I am looking to create two final batches of porter/stout out of the remaining roasted/specialty malt I have. I've put together a sample recipe below. I understand this is a bit of a Frankenstein beer, but I am trying to clear out these specialty grains. I'm basically looking for well-rounded roasty/chocolately/coffee/malt sweetness flavors. Please let me know if the roast character ratio to base malt is acceptable for a Robust Porter or Dry stout. Also please comment if you have experience using chocolate/pale chocolate and coffee malt in a dark beer. Thank you for any advice you can provide!



Stouty McStoutFace

STATS:

Original Gravity: 1.040

Final Gravity: 1.011

ABV (standard): 3.79%

IBU (tinseth): 23.48

SRM (morey): 28.89



FERMENTABLES:

6 lb - American - Pale 2-Row (62.3%)

2 lb - American - Munich - Light 10L (20.8%)

0.5 lb - American - Chocolate (5.2%)

0.5 lb - United Kingdom - Coffee Malt (5.2%)

0.5 lb - United Kingdom - Pale Chocolate (5.2%)

2 oz - German - Carafa III (1.3%)



HOPS:

0.5 oz - Nugget, Type: Pellet, AA: 14, Use: Boil for 45 min, IBU: 23.48



Yeast : Nottingham, Dry yeast packet


Do you have any more base malt to bump up the OG?

I just brewed a porter recipe I created with .75 lb Pale chocolate, .5 lb chocolate and 4 oz of blackprinze. The roastiness is perfect for my taste for a robust porter; smooth chocolate. However, my OG was closer to like 1.060.

Also because you aren't using any crystal the roastiness may come off as being harsh. Never used coffee malt so I can't speak from experience.

If you're thinking dry and sessionable then I'd think to reduce all the roasted grains by at least like 30%, or if you're trying to get into the robust porter territory, keep them and bump up the OG.
 
Just searched that coffee malt is only 150L... maybe your recipe is fine then [emoji3].
 
Also because you aren't using any crystal the roastiness may come off as being harsh. Never used coffee malt so I can't speak from experience.
This and your other comments are pretty spot on. The thought here was to keep the roast character subdued with the pale choc and coffee malt (~150-200Lovibond), so they can stand alongside the chocolate malt (350L) and Carafa 3 (550L).

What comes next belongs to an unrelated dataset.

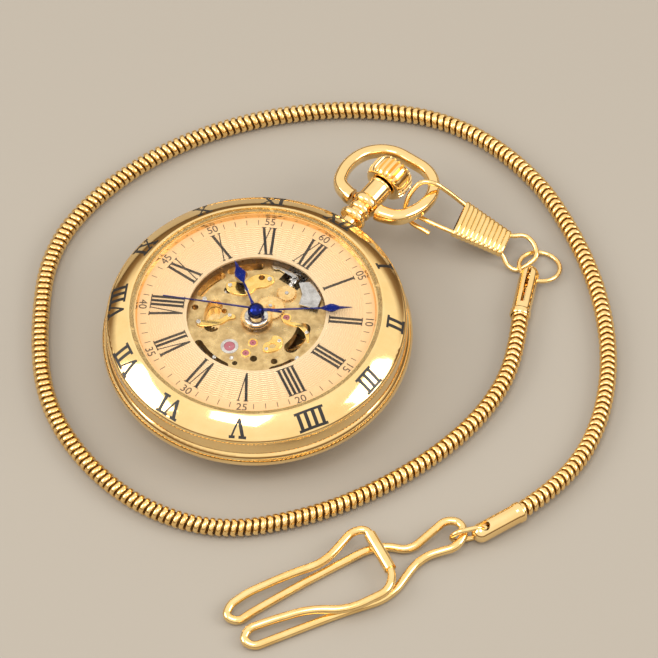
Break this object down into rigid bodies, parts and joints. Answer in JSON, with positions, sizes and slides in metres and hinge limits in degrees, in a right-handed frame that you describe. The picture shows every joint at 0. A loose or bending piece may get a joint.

Do you have any more base malt to bump up the OG?

This and your suggestion to up the base malt to balance the roast character are making me wonder if crystal (or the sweetness is imparts) is necessary. The abv is a bit low, so I'm thinking of just throwing in a # of 2row or 20min roasted 2 row and seeing how it turns out.
 
Dial your coffee down to 3% and all your dark grains to around 9-10% total and should be a great porter. Jack up your base to compensate.
Good luck!
 
Looks fine to me. For that OG around 15% roast malts is fine! I wasn't sure about it but a few years ago I brewed a stout at around 1.035 and nearly 20% roast barley and it was absolutely fine. I've done other small porters and stouts, with one the year before last being around 1.035, about 15% brown malt and another 8% patent malt on top. We drunk the 5 gallons between six or seven people in one evening over dinner. At least two people in that group didn't even like beer!
 
Just a quick note about this,
I messed up my efficiency calculation, should have been 85%, yielding an OG of 1.049 and estimated abv of 4.6%. This still doesn't affect the roasted grain ratio at about 15%.
 
I think the recipe is fine to brew as-is; no changes needed. However, it won't be a "sweet" roasty beer; more of a dry roasty beer. It will likely come off more porter-like than stout-like (assuming you use american porters/stouts as your baseline). My only caution would be the pH of the mash dipping too low.